## Let's Investigate Triangles

Vincent and Tara are making triangles with the class construction set. They have a pile of strips of different lengths.

There are:

• yellow strips with $3$ holes
• black strips with $4$ holes,
• red strips with $5$ holes and
• green strips with $6$ holes.

There are plenty of strips of each colour.

Vincent makes a triangle with a green strip, a yellow strip and a red strip.

Tara makes a triangle with two green strips and one red strip and another triangle with three black strips.

How many different triangles can you make with these lengths?

Can you find three strips which cannot be made into a triangle when you use them together?

### Why do this problem?

This problem allows children to make important discoveries about triangles through representing the sides of triangles with strips from a construction kit. They will have the opportunity to find out which combinations of lengths cannot be made into triangles, and why this is so. They should also discover how rigid triangles are, and that three fixed lengths can only be arranged in one way (unlike other polygons such as quadrilaterals where the angles can be changed).

This investigation requires plenty of equipment and space, so is probably best done in a small group.

### Possible approach

You could start by demonstrating with the interactivity in this problem to show the children what can be done with three rods or sticks.

After they have been introduced to the problem, encourage the children to work on making different triangles with three lengths of strips. If they are mature enough to work in pairs, the children will gain from talking through their ideas with a partner. If they are working on a suitable plastic table the length of the rods (as numbers) can be written on the table with whiteboard markers to check if any of the triangles made are repeats. Go on to using all four lengths when you judge the children are ready.

If you do not have access to a construction set or suitable rods,  this sheet will give you four copies of each strip in the colours in the problem. If they are printed out on card and laminated they can be laid flat on a table to make the triangles. This sheet has uncoloured strips that can be photocopied. Paper copies can be pasted onto a backing sheet but make sure that the children have made a triangle before they have access to any glue or paste as they will probably be frustrated on finding that the third side does not fit!

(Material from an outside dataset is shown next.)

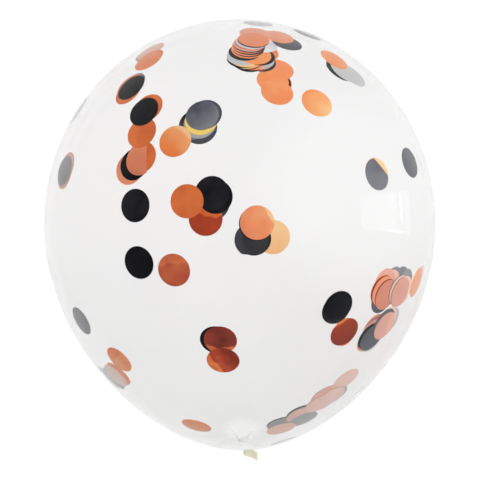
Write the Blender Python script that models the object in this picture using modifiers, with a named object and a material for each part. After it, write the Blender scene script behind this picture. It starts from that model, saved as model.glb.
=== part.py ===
"""A round see-through party balloon, blown up, tied off and lying on its side.

Skin, neck, knot and tail are one dipped latex piece, and it is sealed, so it is one closed solid. Metres, +Z up.
The balloon rests on a small flat spot, whose middle is the origin. The crown points along +Y and a little up,
and the heavier knot end dips towards the floor.
"""

import math

import bmesh
import bpy
from mathutils import Matrix, Vector

# Skin, measured along the balloon's own axis from its widest section
DIAMETER = 0.305
CROWN_HEIGHT = 0.161
KNOT_END_DEPTH = 0.195
KNOT_END_TAPER = 0.20
SKIN_SEGMENTS = 64
SKIN_ROWS = 40

# Neck, from the hollow sweep under the skin down into the knot
NECK_RADIUS = 0.0044
NECK_SWEEP = 0.0085
NECK_LENGTH = 0.0012
SWEEP_ROWS = 5

# Knot: the rolled neck wound round its own core, leaning a little
ROLLED_RADIUS = 0.0022
SQUEEZE = 0.0008
WINDING_RADIUS = 2 * ROLLED_RADIUS - SQUEEZE
WINDING_TURNS = 1.2
WINDING_RISE = 2 * ROLLED_RADIUS * WINDING_TURNS
WINDING_LEAN = math.radians(14)
WINDING_START = math.radians(200)
WINDING_POINTS = 36

# Flat tail, which leaves the knot at its side and ends in the rolled lip
TAIL_LENGTH = 0.0130
TAIL_WIDTH = 0.0155
TAIL_THICKNESS = 0.0016
TAIL_SHIFT = 0.0062
TAIL_TURN = math.radians(-36)
TAIL_SEGMENTS = 24
LIP_THICKNESS = 0.0030
LIP_HEIGHT = 0.0024
SPREAD_ROWS = 8
LIP_ROWS = 5

# How it lies: the axis's slope, and how much of the skin the flat spot takes off
AXIS_SLOPE = math.radians(30)
FLAT_DEPTH = 0.0026


def clear_scene():
    for obj in list(bpy.data.objects):
        bpy.data.objects.remove(obj)


def new_collection(name):
    collection = bpy.data.collections.new(name)
    bpy.context.scene.collection.children.link(collection)
    return collection


def latex():
    material = bpy.data.materials.new("clear_latex")
    material.use_nodes = True
    shader = material.node_tree.nodes["Principled BSDF"]
    shader.inputs["Base Color"].default_value = (0.93, 0.92, 0.88, 1.0)
    shader.inputs["Roughness"].default_value = 0.06
    shader.inputs["Metallic"].default_value = 0.0
    shader.inputs["Alpha"].default_value = 0.3
    return material


def skin_point(angle):
    """Radius and height of the skin where angle runs from 0 at the crown to pi at the knot end."""
    side = math.cos(angle)
    reach = CROWN_HEIGHT if side > 0 else KNOT_END_DEPTH
    narrowing = 1 - KNOT_END_TAPER * min(side, 0.0) ** 2
    return Vector((DIAMETER / 2 * math.sin(angle) * narrowing, reach * side))


def skin_normal(angle, step=1e-4):
    along = skin_point(angle + step) - skin_point(angle - step)
    return Vector((-along.y, along.x)).normalized()


def sweep_start():
    """Angle at which the skin meets the hollow sweep, by halving the stretch that holds it."""
    low, high = math.pi * 0.6, math.pi - 0.001
    for _ in range(50):
        middle = (low + high) / 2
        centre = skin_point(middle) + NECK_SWEEP * skin_normal(middle)
        if centre.x > NECK_RADIUS + NECK_SWEEP:
            low = middle
        else:
            high = middle
    return low


def skin_profile():
    """Radius and height from the crown, down the skin and the sweep, to the end of the neck."""
    last = sweep_start()
    points = [skin_point(last * row / SKIN_ROWS) for row in range(SKIN_ROWS + 1)]
    points[0].x = 0.0
    normal = skin_normal(last)
    centre = points[-1] + NECK_SWEEP * normal
    first_angle = math.atan2(-normal.y, -normal.x)
    for row in range(1, SWEEP_ROWS + 1):
        angle = first_angle + (math.pi - first_angle) * row / SWEEP_ROWS
        points.append(centre + NECK_SWEEP * Vector((math.cos(angle), math.sin(angle))))
    points.append(Vector((NECK_RADIUS, points[-1].y - NECK_LENGTH)))
    points.append(Vector((0.0, points[-1].y)))
    return points


def knot_height(profile):
    """Height of the knot's middle: the top of the winding covers the end of the neck."""
    return profile[-1].y - WINDING_RISE / 4


def turned_skin(profile, material):
    mesh = bpy.data.meshes.new("balloon")
    form = bmesh.new()
    verts = [form.verts.new((point.x, 0, point.y)) for point in profile]
    for upper, lower in zip(verts, verts[1:]):
        form.edges.new((upper, lower))
    form.to_mesh(mesh)
    form.free()
    mesh.materials.append(material)
    obj = bpy.data.objects.new("balloon", mesh)
    screw = obj.modifiers.new("turn", "SCREW")
    screw.steps = screw.render_steps = SKIN_SEGMENTS
    screw.use_merge_vertices = True
    screw.merge_threshold = 0.00001
    screw.use_smooth_shade = True
    return obj


def winding_point(share):
    """A point of the knot's winding, which leaves the core, goes round it and dives back in."""
    angle = WINDING_START + math.tau * WINDING_TURNS * share
    radius = WINDING_RADIUS * math.sqrt(math.sin(math.pi * share)) if 0 < share < 1 else 0.0
    return Vector((radius * math.cos(angle), radius * math.sin(angle), WINDING_RISE * (0.5 - share)))


def winding(middle):
    """The rolled neck as a tube along the knot's winding, made a mesh so that it can be joined."""
    curve = bpy.data.curves.new("winding", "CURVE")
    curve.dimensions = "3D"
    curve.bevel_depth = ROLLED_RADIUS
    curve.bevel_resolution = 3
    curve.use_fill_caps = True
    spline = curve.splines.new("POLY")
    spline.points.add(WINDING_POINTS)
    lean = Matrix.Translation((0, 0, middle)) @ Matrix.Rotation(WINDING_LEAN, 4, "X")
    for index, point in enumerate(spline.points):
        point.co = (lean @ winding_point(index / WINDING_POINTS)).to_4d()
    guide = bpy.data.objects.new("winding_route", curve)
    bpy.context.scene.collection.objects.link(guide)
    bpy.context.view_layer.update()
    mesh = bpy.data.meshes.new_from_object(guide.evaluated_get(bpy.context.evaluated_depsgraph_get()))
    bpy.data.objects.remove(guide)
    form = bmesh.new()
    form.from_mesh(mesh)
    bmesh.ops.remove_doubles(form, verts=form.verts, dist=0.00001)
    return helper("winding", form, mesh)


def smooth(share):
    """Eases a share from 0 to 1, level at both ends."""
    share = min(max(share, 0.0), 1.0)
    return share * share * (3 - 2 * share)


def tail_sections():
    """Depth, half width and half thickness down the tail: a round core, the spread, then the lip."""
    core = WINDING_RISE / 2 + ROLLED_RADIUS
    sections = [(-core, ROLLED_RADIUS, ROLLED_RADIUS)]
    spread_length = TAIL_LENGTH - LIP_HEIGHT
    for row in range(SPREAD_ROWS + 1):
        share = row / SPREAD_ROWS
        spread = smooth(share)
        width = ROLLED_RADIUS + (TAIL_WIDTH / 2 - ROLLED_RADIUS) * spread
        thickness = ROLLED_RADIUS + (TAIL_THICKNESS / 2 - ROLLED_RADIUS) * math.sqrt(spread)
        sections.append((spread_length * share, width, thickness))
    for row in range(1, LIP_ROWS):
        angle = math.pi * row / LIP_ROWS
        depth = spread_length + LIP_HEIGHT * (1 - math.cos(angle)) / 2
        proud = (LIP_THICKNESS - TAIL_THICKNESS) / 2 * math.sin(angle)
        sections.append((depth, TAIL_WIDTH / 2 + proud, TAIL_THICKNESS / 2 + proud))
    return sections


def tail(middle):
    """The tail, lofted from the round core inside the knot to the flat lip."""
    turn = Matrix.Rotation(TAIL_TURN, 4, "Z")
    top = middle - WINDING_RISE / 2
    form = bmesh.new()
    rings = []
    for depth, width, thickness in tail_sections():
        shift = Vector((TAIL_SHIFT * smooth(2 * depth / TAIL_LENGTH), 0, 0))
        ring = []
        for side in range(TAIL_SEGMENTS):
            angle = math.tau * side / TAIL_SEGMENTS
            place = turn @ Vector((width * math.cos(angle), thickness * math.sin(angle), top - depth))
            ring.append(form.verts.new(place + shift))
        rings.append(ring)
    for upper, lower in zip(rings, rings[1:]):
        for side in range(TAIL_SEGMENTS):
            after = (side + 1) % TAIL_SEGMENTS
            form.faces.new((upper[side], lower[side], lower[after], upper[after]))
    form.faces.new(rings[0])
    form.faces.new(reversed(rings[-1]))
    return helper("tail", form, bpy.data.meshes.new("tail"))


def helper(name, form, mesh):
    """An object that the skin is joined with or cut by, and that is no part of its own."""
    bmesh.ops.recalc_face_normals(form, faces=form.faces)
    form.to_mesh(mesh)
    form.free()
    obj = bpy.data.objects.new(name, mesh)
    obj.hide_render = True
    obj.display_type = "WIRE"
    return obj


def flat_spot(sides):
    """Middle and height of the cut that takes FLAT_DEPTH off the lowest side of the leaning profile."""
    lowest = min(range(len(sides)), key=lambda index: sides[index].z)
    cut = sides[lowest].z + FLAT_DEPTH
    ends = []
    for step in (-1, 1):
        index = lowest
        while sides[index].z < cut:
            index += step
        inner, outer = sides[index - step], sides[index]
        share = (cut - inner.z) / (outer.z - inner.z)
        ends.append(inner.y + (outer.y - inner.y) * share)
    return sum(ends) / 2, cut


def lie_down(profile):
    """The matrix that leans the axis and puts the flat spot's middle at the origin."""
    lean = Matrix.Rotation(AXIS_SLOPE - math.pi / 2, 4, "X")
    sides = [lean @ Vector((0, point.x, point.y)) for point in profile]
    middle, cut = flat_spot(sides)
    return Matrix.Translation((0, -middle, -cut)) @ lean


def floor_cutter():
    """A block whose top is the floor: it takes the flat spot off the skin."""
    form = bmesh.new()
    bmesh.ops.create_cube(form, size=DIAMETER)
    bmesh.ops.translate(form, verts=form.verts, vec=(0, 0, -DIAMETER / 2))
    return helper("floor_cutter", form, bpy.data.meshes.new("floor_cutter"))


def boolean(obj, name, operation, other):
    """The winding's tight ends run into themselves, so a union also joins each form with itself."""
    modifier = obj.modifiers.new(name, "BOOLEAN")
    modifier.operation = operation
    modifier.use_self = operation == "UNION"
    modifier.object = other


def main():
    clear_scene()
    parts = new_collection("confetti_balloon")
    helpers = new_collection("joined_and_cut")
    profile = skin_profile()
    axis = bpy.data.objects.new("balloon_axis", None)
    axis.matrix_world = lie_down(profile)
    balloon = turned_skin(profile, latex())
    for obj in (axis, balloon):
        parts.objects.link(obj)
    balloon.parent = axis
    middle = knot_height(profile)
    for piece in (winding(middle), tail(middle)):
        helpers.objects.link(piece)
        piece.parent = axis
        boolean(balloon, piece.name, "UNION", piece)
    cutter = floor_cutter()
    helpers.objects.link(cutter)
    boolean(balloon, "flat_spot", "DIFFERENCE", cutter)


main()
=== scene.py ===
"""Looks of the confetti balloon: its clear skin, its knot and tail, and the foil confetti sealed inside.

The balloon lies on its side and the camera looks straight down on it, so the picture's up is +Y.
Lengths are metres in the frame's axes, and pixels are those of the 480 by 480 picture.
"""

import math

import bmesh
import bpy
from mathutils import Matrix, Vector, noise

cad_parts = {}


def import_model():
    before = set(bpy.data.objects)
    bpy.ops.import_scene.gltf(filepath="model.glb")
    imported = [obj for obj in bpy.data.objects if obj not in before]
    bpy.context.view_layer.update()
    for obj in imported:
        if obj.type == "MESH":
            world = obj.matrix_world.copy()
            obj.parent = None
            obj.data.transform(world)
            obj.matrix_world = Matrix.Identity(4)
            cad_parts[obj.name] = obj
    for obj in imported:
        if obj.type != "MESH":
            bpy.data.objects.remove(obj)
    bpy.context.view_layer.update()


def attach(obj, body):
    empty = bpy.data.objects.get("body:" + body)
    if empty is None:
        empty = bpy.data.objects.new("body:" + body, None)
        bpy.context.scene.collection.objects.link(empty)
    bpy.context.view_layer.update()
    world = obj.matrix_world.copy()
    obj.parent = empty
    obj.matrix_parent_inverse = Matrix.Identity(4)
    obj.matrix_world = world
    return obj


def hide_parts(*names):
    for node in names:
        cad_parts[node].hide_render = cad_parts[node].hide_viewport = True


# Skin, as the CAD has it, measured along the balloon's own axis from its widest section
DIAMETER = 0.305
CROWN_HEIGHT = 0.161
KNOT_END_DEPTH = 0.195
KNOT_END_TAPER = 0.20
AXIS_SLOPE = math.radians(30)
FLAT_DEPTH = 0.0026
FLAT_ROUNDING = 0.0006
WALL = 0.00025
SKIN_SEGMENTS = 160
SKIN_ROWS = 110
SWEEP_ROWS = 10
SWEEP_SEARCH = (0.6 * math.pi, math.pi - 0.001)

# Pleats that gather the skin into the neck: how many each wave makes, its strength and its turn
PUCKER_START = -0.172
PUCKER_SHARE = 0.05
PUCKER_WAVES = ((11, 1.0, 1.0), (17, 0.6, 2.2), (5, 0.4, 0.0))

# Neck and knot, as the CAD has them, and the folds that rolling leaves in the knot
NECK_RADIUS = 0.0044
NECK_SWEEP = 0.0085
NECK_LENGTH = 0.0012
ROLLED_RADIUS = 0.0022
WINDING_RADIUS = 0.0036
WINDING_TURNS = 1.2
WINDING_RISE = 2 * ROLLED_RADIUS * WINDING_TURNS
WINDING_LEAN = math.radians(14)
WINDING_START = math.radians(200)
WINDING_STEPS = 120
WINDING_SIDES = 56
WINDING_AHEAD = 0.01
FOLDS = 7
FOLD_TWIST = 16
FOLD_DEPTH = 0.00016
OVAL_SHARE = 0.5

# Tail, in the CAD's place, here hollow and open at the lip
TAIL_LENGTH = 0.0130
TAIL_WIDTH = 0.0148
TAIL_THICKNESS = 0.0016
TAIL_SHIFT = 0.0068
TAIL_TURN = math.radians(-36)
TAIL_WALL = 0.0005
TAIL_ROWS = 30
TAIL_SIDES = 112
SPREAD_SHARE = 0.55
MOUTH_GAP = 0.0012
BEAD_RADIUS = 0.0006
BEAD_ROWS = 16
LIP_START = TAIL_LENGTH - 2 * BEAD_RADIUS
PLEATS = 2.6
PLEAT_PHASE = math.radians(60)
PLEAT_DEPTH = 0.0005
MELT_SIZE = 0.00016
RELAX_ROUNDS = 3

# Confetti: its two foils, and how the discs lie in layers on the inside of the wall
ORANGE = "copper_foil"
BLACK = "black_foil"
DISC_RADIUS = 0.0125
DISC_THICKNESS = 0.00006
DISC_SEGMENTS = 48
DISC_RINGS = 6
WALL_GAP = 0.0004
LAYER_STEP = 0.0002
LEAN_ROOM = 16
RIM_SHRINK = 0.09
RIPPLE = 0.00006
RIPPLE_SEED_STEP = 3.7
TWIN_TONES = (0.1, 0.23, 0.36, 0.49, 0.62)
CARRIED = ("tone", "painted_reflection", "patch", "seed", "past", "step")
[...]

In a plenary, children can show the triangles they have made and any three lengths that will not make a triangle. Invite them to explain why the three lengths cannot make a triangle, and look out for those learners who begin to make generalisations.

### Key questions

Have you made any triangles using this length of strip?
Have you made any triangles with all the sides the same colour/length?
Have you made any triangles with all the sides different colours/lengths?